Menyoroti Isi Perpres 112/2022 untuk Mengurangi Ketergantungan PLTU Batubara
Terbaru

Menyoroti Isi Perpres 112/2022 untuk Mengurangi Ketergantungan PLTU Batubara

Isi dari Perpres dinilai justru menimbulkan berbagai persoalan yang kontradiksi dengan upaya menuju pada target Net Zero Emission pada 2060.

Oleh:
Mochamad Januar Rizki
Bacaan 5 Menit

Sementara itu, Direktur Kajian Hukum Celios, Zuhad Aji Firmantoro menambahkan terdapat persoalan lainnya dalam Perpres 112/2022 ini khususnya mengenai arah pengaturan.

“Perpres terkesan lebih mengatur soal investasi atas energi terbarukan di Indonesia. Buktinya Pasal 1 angka 5 yang menjelaskan tentang maksud dari Rencana Usaha Penyediaan Tenaga Listrik (RUPTL) pada kenyataannya tidak ada satupun dalam pasal 2 Perpres ini yang menjelaskan capaian secara umum yang diharapkan atas bauran energi terbarukan, ukuran pengutamaan pembelian tenaga listrik dari pembangkit listrik energi terbarukan, serta kemampuan masyarakat selaku konsumen listrik,” ujar Aji.

Dia menambahkan pengakhiran waktu operasi dari PLTU sendiri dalam perpres ini terkesan tidak konsisten, Pasal 3 angka 7 (f) menyatakan hal yang bertentangan dengan semangat tujuan pengurangan emisi gas rumah kaca PLTU, dalam Pasal 3 angka 7 (f) ini dijelaskan “ketersediaan dukungan pendanaan dalam negeri dan luar negeri” menjadi kriteria untuk percepatan pengakhiran waktu operasi PLTU batubara.

“Pemerintah dapat berkilah ketika target emisi gas rumah kaca 35% seperti tersebut dalam pasal 3 angka 4 b 2 tidak tercapai, yang akan disalahkan adalah kurangnya pendanaan.

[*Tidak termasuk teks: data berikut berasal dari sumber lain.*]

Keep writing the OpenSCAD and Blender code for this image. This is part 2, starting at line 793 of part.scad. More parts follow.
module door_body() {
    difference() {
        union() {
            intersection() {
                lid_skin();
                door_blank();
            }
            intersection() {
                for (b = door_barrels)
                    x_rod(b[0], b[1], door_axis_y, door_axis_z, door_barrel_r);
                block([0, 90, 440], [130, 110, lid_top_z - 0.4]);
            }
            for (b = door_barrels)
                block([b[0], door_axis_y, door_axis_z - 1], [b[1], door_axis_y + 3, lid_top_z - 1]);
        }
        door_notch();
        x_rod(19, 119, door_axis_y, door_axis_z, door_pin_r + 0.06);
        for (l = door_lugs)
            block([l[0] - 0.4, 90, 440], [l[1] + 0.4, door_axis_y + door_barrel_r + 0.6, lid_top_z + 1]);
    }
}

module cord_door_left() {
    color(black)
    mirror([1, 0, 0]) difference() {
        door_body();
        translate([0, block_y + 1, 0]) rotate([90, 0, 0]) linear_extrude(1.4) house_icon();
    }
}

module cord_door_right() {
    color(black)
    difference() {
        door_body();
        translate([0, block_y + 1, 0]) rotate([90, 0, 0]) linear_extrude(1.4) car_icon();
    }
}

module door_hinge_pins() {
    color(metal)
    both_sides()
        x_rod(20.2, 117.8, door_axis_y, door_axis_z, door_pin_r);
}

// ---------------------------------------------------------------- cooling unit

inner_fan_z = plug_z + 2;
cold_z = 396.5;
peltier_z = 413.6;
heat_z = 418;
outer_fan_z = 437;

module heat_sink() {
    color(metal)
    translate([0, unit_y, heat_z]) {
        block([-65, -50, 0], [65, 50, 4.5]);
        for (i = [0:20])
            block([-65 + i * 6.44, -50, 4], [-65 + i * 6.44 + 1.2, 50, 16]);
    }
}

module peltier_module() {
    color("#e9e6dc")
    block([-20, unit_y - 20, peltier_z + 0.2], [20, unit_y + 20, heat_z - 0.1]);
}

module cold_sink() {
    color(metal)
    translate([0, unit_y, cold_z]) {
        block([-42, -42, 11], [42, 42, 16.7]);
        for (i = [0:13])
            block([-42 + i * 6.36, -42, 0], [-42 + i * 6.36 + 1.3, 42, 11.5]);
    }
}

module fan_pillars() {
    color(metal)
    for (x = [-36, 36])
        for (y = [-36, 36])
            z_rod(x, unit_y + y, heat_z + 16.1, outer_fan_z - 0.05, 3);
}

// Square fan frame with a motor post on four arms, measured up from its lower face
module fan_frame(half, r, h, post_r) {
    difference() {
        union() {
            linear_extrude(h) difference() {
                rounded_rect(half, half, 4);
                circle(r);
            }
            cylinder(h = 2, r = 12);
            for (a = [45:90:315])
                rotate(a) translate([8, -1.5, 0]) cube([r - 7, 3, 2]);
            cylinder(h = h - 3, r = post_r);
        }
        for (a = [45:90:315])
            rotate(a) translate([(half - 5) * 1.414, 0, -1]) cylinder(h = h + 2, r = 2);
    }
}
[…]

Ini seperti pemerintah lepas tangan, padahal ada jalan keluar pembiayaan dengan demokratisasi energi di mana partisipasi aktif masyarakat dalam mendorong transisi energi di pedesaan misalnya bisa dimunculkan. Indonesia punya potensi EBT yang besar dari mulai mikro-hidro, solar panel hingga gelombang air laut,” kata Aji.

Direktur Eksekutif Celios Bhima Yudhistira mengindikasikan kehadiran Perpres 112/2022 ditujukkan oleh pemerintah untuk mendapatkan pendanaan dari program transisi energi internasional.

“Ada kejanggalan dari regulasi transisi energi, apakah ini berkaitan dengan proses pencairan dana JETP (Just Energy Transition Partnership) misalnya, yang masuk dalam tahap negosiasi dengan Pemerintah Indonesia? Jadi terkesan aturan ini seolah ingin menyenangkan donor JETP, tapi tetap memberi ruang bagi pembangkit PLTU batubara. Sungguh hal yang aneh,” ungkap Bhima.

Dia menjelaskan dana JETP bersumber dari pendanaan yang diberikan oleh Negara G7 untuk mempercepat transisi energi dari ketergantungan pembangkit batubara. Sebelumnya Afrika Selatan menerima dana JETP sebesar US$8,5 miliar (setara Rp127,5 T) dan Indonesia merupakan kandidat potensial setelah Afrika Selatan.